▸ Data provided:
^^^^

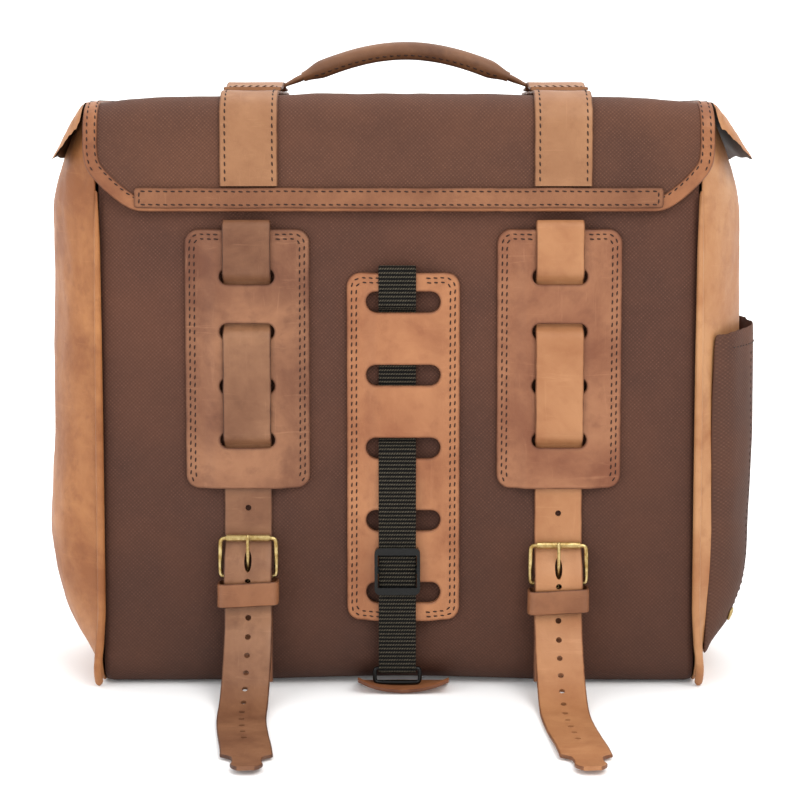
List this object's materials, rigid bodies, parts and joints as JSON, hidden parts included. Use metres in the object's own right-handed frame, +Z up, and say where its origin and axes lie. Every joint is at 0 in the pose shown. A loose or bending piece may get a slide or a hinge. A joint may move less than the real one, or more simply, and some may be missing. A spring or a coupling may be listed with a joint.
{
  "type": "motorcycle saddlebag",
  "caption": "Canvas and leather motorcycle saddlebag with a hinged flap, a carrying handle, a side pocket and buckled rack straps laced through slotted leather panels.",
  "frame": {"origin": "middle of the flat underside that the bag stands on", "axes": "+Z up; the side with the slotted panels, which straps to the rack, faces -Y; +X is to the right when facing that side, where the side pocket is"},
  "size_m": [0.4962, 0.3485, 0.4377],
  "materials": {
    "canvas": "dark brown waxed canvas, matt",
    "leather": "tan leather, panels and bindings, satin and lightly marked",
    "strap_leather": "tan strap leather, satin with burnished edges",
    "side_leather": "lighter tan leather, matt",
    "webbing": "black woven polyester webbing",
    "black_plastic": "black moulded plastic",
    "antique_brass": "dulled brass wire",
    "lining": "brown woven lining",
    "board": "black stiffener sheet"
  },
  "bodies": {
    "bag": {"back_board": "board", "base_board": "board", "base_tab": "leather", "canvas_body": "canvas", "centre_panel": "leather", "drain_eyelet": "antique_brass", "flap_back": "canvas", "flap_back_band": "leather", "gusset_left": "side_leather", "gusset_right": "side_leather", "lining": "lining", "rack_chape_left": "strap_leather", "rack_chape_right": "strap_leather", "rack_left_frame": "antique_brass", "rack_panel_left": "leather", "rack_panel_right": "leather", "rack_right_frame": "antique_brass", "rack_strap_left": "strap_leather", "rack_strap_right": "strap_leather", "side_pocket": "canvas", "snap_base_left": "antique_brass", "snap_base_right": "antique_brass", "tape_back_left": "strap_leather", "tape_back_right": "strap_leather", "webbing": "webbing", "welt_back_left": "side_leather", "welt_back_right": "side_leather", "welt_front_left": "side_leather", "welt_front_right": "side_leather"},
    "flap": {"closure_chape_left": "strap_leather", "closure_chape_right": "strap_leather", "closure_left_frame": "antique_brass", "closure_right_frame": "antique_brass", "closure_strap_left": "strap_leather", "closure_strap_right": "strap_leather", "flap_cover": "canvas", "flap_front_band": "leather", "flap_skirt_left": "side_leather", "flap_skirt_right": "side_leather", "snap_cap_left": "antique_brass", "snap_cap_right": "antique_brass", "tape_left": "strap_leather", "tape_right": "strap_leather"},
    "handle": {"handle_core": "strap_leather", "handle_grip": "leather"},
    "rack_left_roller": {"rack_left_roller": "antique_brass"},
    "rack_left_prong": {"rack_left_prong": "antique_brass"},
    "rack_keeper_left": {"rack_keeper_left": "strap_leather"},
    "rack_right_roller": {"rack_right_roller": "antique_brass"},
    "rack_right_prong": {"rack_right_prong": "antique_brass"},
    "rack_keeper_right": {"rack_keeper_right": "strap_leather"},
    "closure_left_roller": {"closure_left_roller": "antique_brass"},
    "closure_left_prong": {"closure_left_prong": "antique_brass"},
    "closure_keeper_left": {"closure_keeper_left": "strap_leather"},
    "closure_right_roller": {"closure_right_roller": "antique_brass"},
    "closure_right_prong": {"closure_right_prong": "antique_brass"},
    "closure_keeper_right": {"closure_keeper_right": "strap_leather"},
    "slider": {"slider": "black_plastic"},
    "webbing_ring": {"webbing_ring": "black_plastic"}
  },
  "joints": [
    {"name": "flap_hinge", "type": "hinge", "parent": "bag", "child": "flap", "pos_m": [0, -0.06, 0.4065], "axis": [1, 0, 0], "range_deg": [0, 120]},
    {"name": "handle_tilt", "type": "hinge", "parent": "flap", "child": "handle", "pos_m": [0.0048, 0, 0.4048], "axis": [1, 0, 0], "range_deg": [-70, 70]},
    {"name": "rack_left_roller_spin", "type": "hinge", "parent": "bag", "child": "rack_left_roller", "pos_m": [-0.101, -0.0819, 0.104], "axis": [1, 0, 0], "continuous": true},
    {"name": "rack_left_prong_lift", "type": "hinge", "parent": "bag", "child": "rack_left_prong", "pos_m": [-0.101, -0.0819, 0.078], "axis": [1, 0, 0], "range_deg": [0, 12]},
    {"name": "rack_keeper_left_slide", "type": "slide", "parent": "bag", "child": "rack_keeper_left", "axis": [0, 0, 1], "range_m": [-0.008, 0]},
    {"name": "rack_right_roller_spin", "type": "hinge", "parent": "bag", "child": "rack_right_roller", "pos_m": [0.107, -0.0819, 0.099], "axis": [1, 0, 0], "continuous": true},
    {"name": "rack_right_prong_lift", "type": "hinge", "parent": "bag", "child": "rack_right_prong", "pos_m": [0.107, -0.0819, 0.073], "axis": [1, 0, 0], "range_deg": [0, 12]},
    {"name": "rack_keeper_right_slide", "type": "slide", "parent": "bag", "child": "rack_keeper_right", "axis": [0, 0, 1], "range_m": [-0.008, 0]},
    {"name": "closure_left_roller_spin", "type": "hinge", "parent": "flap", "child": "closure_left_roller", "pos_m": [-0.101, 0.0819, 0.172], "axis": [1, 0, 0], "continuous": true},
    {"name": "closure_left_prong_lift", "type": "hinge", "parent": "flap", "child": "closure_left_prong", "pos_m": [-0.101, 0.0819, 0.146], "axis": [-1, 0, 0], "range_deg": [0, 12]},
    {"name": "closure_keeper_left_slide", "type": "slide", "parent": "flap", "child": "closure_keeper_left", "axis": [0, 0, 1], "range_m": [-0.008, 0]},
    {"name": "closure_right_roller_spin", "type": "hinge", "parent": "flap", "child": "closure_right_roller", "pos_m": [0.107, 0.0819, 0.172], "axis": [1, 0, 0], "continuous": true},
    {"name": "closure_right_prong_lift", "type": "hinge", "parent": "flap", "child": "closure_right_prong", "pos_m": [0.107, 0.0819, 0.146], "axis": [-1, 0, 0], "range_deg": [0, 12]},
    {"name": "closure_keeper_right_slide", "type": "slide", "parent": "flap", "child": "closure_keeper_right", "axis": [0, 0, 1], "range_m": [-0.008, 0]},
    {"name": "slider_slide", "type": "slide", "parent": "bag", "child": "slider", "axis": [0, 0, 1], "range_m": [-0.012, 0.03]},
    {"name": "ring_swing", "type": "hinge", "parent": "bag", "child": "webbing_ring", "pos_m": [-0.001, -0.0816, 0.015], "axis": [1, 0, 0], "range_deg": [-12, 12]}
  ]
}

^^^^

▸ Given instruction: Reproduce the material above, every line of it, exactly.

▸ Exercise response:
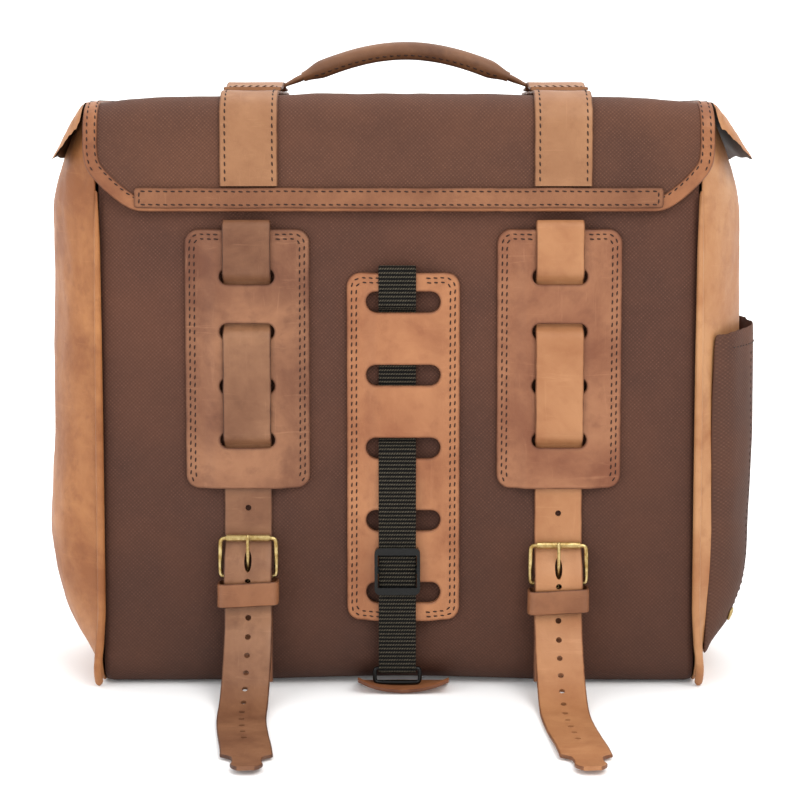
List this object's materials, rigid bodies, parts and joints as JSON, hidden parts included. Use metres in the object's own right-handed frame, +Z up, and say where its origin and axes lie. Every joint is at 0 in the pose shown. A loose or bending piece may get a slide or a hinge. A joint may move less than the real one, or more simply, and some may be missing. A spring or a coupling may be listed with a joint.
{
  "type": "motorcycle saddlebag",
  "caption": "Canvas and leather motorcycle saddlebag with a hinged flap, a carrying handle, a side pocket and buckled rack straps laced through slotted leather panels.",
  "frame": {"origin": "middle of the flat underside that the bag stands on", "axes": "+Z up; the side with the slotted panels, which straps to the rack, faces -Y; +X is to the right when facing that side, where the side pocket is"},
  "size_m": [0.4962, 0.3485, 0.4377],
  "materials": {
    "canvas": "dark brown waxed canvas, matt",
    "leather": "tan leather, panels and bindings, satin and lightly marked",
    "strap_leather": "tan strap leather, satin with burnished edges",
    "side_leather": "lighter tan leather, matt",
    "webbing": "black woven polyester webbing",
    "black_plastic": "black moulded plastic",
    "antique_brass": "dulled brass wire",
    "lining": "brown woven lining",
    "board": "black stiffener sheet"
  },
  "bodies": {
    "bag": {"back_board": "board", "base_board": "board", "base_tab": "leather", "canvas_body": "canvas", "centre_panel": "leather", "drain_eyelet": "antique_brass", "flap_back": "canvas", "flap_back_band": "leather", "gusset_left": "side_leather", "gusset_right": "side_leather", "lining": "lining", "rack_chape_left": "strap_leather", "rack_chape_right": "strap_leather", "rack_left_frame": "antique_brass", "rack_panel_left": "leather", "rack_panel_right": "leather", "rack_right_frame": "antique_brass", "rack_strap_left": "strap_leather", "rack_strap_right": "strap_leather", "side_pocket": "canvas", "snap_base_left": "antique_brass", "snap_base_right": "antique_brass", "tape_back_left": "strap_leather", "tape_back_right": "strap_leather", "webbing": "webbing", "welt_back_left": "side_leather", "welt_back_right": "side_leather", "welt_front_left": "side_leather", "welt_front_right": "side_leather"},
    "flap": {"closure_chape_left": "strap_leather", "closure_chape_right": "strap_leather", "closure_left_frame": "antique_brass", "closure_right_frame": "antique_brass", "closure_strap_left": "strap_leather", "closure_strap_right": "strap_leather", "flap_cover": "canvas", "flap_front_band": "leather", "flap_skirt_left": "side_leather", "flap_skirt_right": "side_leather", "snap_cap_left": "antique_brass", "snap_cap_right": "antique_brass", "tape_left": "strap_leather", "tape_right": "strap_leather"},
    "handle": {"handle_core": "strap_leather", "handle_grip": "leather"},
    "rack_left_roller": {"rack_left_roller": "antique_brass"},
    "rack_left_prong": {"rack_left_prong": "antique_brass"},
    "rack_keeper_left": {"rack_keeper_left": "strap_leather"},
    "rack_right_roller": {"rack_right_roller": "antique_brass"},
    "rack_right_prong": {"rack_right_prong": "antique_brass"},
    "rack_keeper_right": {"rack_keeper_right": "strap_leather"},
    "closure_left_roller": {"closure_left_roller": "antique_brass"},
    "closure_left_prong": {"closure_left_prong": "antique_brass"},
    "closure_keeper_left": {"closure_keeper_left": "strap_leather"},
    "closure_right_roller": {"closure_right_roller": "antique_brass"},
    "closure_right_prong": {"closure_right_prong": "antique_brass"},
    "closure_keeper_right": {"closure_keeper_right": "strap_leather"},
    "slider": {"slider": "black_plastic"},
    "webbing_ring": {"webbing_ring": "black_plastic"}
  },
  "joints": [
    {"name": "flap_hinge", "type": "hinge", "parent": "bag", "child": "flap", "pos_m": [0, -0.06, 0.4065], "axis": [1, 0, 0], "range_deg": [0, 120]},
    {"name": "handle_tilt", "type": "hinge", "parent": "flap", "child": "handle", "pos_m": [0.0048, 0, 0.4048], "axis": [1, 0, 0], "range_deg": [-70, 70]},
    {"name": "rack_left_roller_spin", "type": "hinge", "parent": "bag", "child": "rack_left_roller", "pos_m": [-0.101, -0.0819, 0.104], "axis": [1, 0, 0], "continuous": true},
    {"name": "rack_left_prong_lift", "type": "hinge", "parent": "bag", "child": "rack_left_prong", "pos_m": [-0.101, -0.0819, 0.078], "axis": [1, 0, 0], "range_deg": [0, 12]},
    {"name": "rack_keeper_left_slide", "type": "slide", "parent": "bag", "child": "rack_keeper_left", "axis": [0, 0, 1], "range_m": [-0.008, 0]},
    {"name": "rack_right_roller_spin", "type": "hinge", "parent": "bag", "child": "rack_right_roller", "pos_m": [0.107, -0.0819, 0.099], "axis": [1, 0, 0], "continuous": true},
    {"name": "rack_right_prong_lift", "type": "hinge", "parent": "bag", "child": "rack_right_prong", "pos_m": [0.107, -0.0819, 0.073], "axis": [1, 0, 0], "range_deg": [0, 12]},
    {"name": "rack_keeper_right_slide", "type": "slide", "parent": "bag", "child": "rack_keeper_right", "axis": [0, 0, 1], "range_m": [-0.008, 0]},
    {"name": "closure_left_roller_spin", "type": "hinge", "parent": "flap", "child": "closure_left_roller", "pos_m": [-0.101, 0.0819, 0.172], "axis": [1, 0, 0], "continuous": true},
    {"name": "closure_left_prong_lift", "type": "hinge", "parent": "flap", "child": "closure_left_prong", "pos_m": [-0.101, 0.0819, 0.146], "axis": [-1, 0, 0], "range_deg": [0, 12]},
    {"name": "closure_keeper_left_slide", "type": "slide", "parent": "flap", "child": "closure_keeper_left", "axis": [0, 0, 1], "range_m": [-0.008, 0]},
    {"name": "closure_right_roller_spin", "type": "hinge", "parent": "flap", "child": "closure_right_roller", "pos_m": [0.107, 0.0819, 0.172], "axis": [1, 0, 0], "continuous": true},
    {"name": "closure_right_prong_lift", "type": "hinge", "parent": "flap", "child": "closure_right_prong", "pos_m": [0.107, 0.0819, 0.146], "axis": [-1, 0, 0], "range_deg": [0, 12]},
    {"name": "closure_keeper_right_slide", "type": "slide", "parent": "flap", "child": "closure_keeper_right", "axis": [0, 0, 1], "range_m": [-0.008, 0]},
    {"name": "slider_slide", "type": "slide", "parent": "bag", "child": "slider", "axis": [0, 0, 1], "range_m": [-0.012, 0.03]},
    {"name": "ring_swing", "type": "hinge", "parent": "bag", "child": "webbing_ring", "pos_m": [-0.001, -0.0816, 0.015], "axis": [1, 0, 0], "range_deg": [-12, 12]}
  ]
}